When Allstate refused to pay by the deadline provided by Pureco’s lawyer, Pureco sued Carrillo and was awarded $5 million. Pureco and Carillo reached an agreement to settle the case in exchange for Carillo assigning his rights under the Allstate insurance policy to Pureco. Pureco then sued Allstate asserting Carrillo’s rights under the insurance policy, claiming Allstate’s failure to pay the demand before Pureco sued Carrillo was bad faith.

But, like most insurance disputes, the devil is in the details. Allstate had actually responded to Pureco’s lawyer and offered to pay Carrillo’s policy limit just one day after the deadline. The reason for Allstate’s delay was that Pureco’s lawyer waited to send Allstate all the information about Pureco’s injuries until the Friday afternoon where the deadline expired on Monday. Allstate’s adjuster had been on vacation that Friday. He responded and offered to pay the policy limits the following Tuesday.
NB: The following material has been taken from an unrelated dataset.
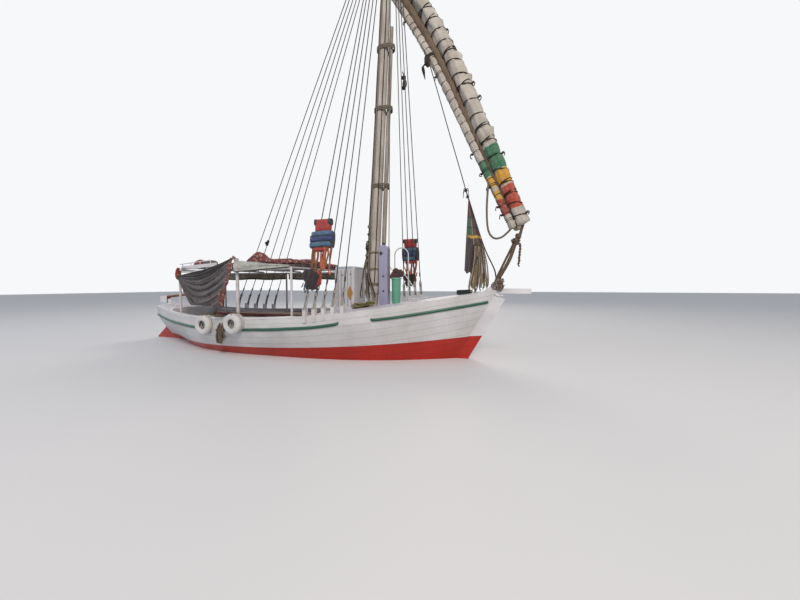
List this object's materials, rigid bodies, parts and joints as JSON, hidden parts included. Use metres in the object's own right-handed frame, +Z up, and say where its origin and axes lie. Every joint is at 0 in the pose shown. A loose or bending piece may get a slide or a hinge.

The Ninth Circuit concluded Allstate had no liability. The court determined that Allstate may have made a mistake by failing to pay the policy limits sooner, but it did not act “in a deliberate manner that would support a finding of bad faith.” The court emphasized that the information Pureco’s attorney initially provided to Allstate did not put Allstate on notice that Pureco’s injuries were significant enough to risk an excess verdict against Carrillo, and Allstate paid the claim just a few days after receiving the additional information.

Although the court never comes right out and says it, the crux of the case seems to have been the court’s perception that Pureco’s attorney was not being forthright. Implicit in the court’s ruling is the fairly unremarkable conclusion that sending somebody information on Friday and expecting a decision the next Monday is fairly unreasonable, especially when you know they’re out of the office.

The upshot is that policyholders in disputes with their insurers rarely help their case by making unreasonable demands. Policyholders have broad legal protections under Washington law. Acting unreasonably often gives the insurer an out where the policyholder otherwise would have a strong case.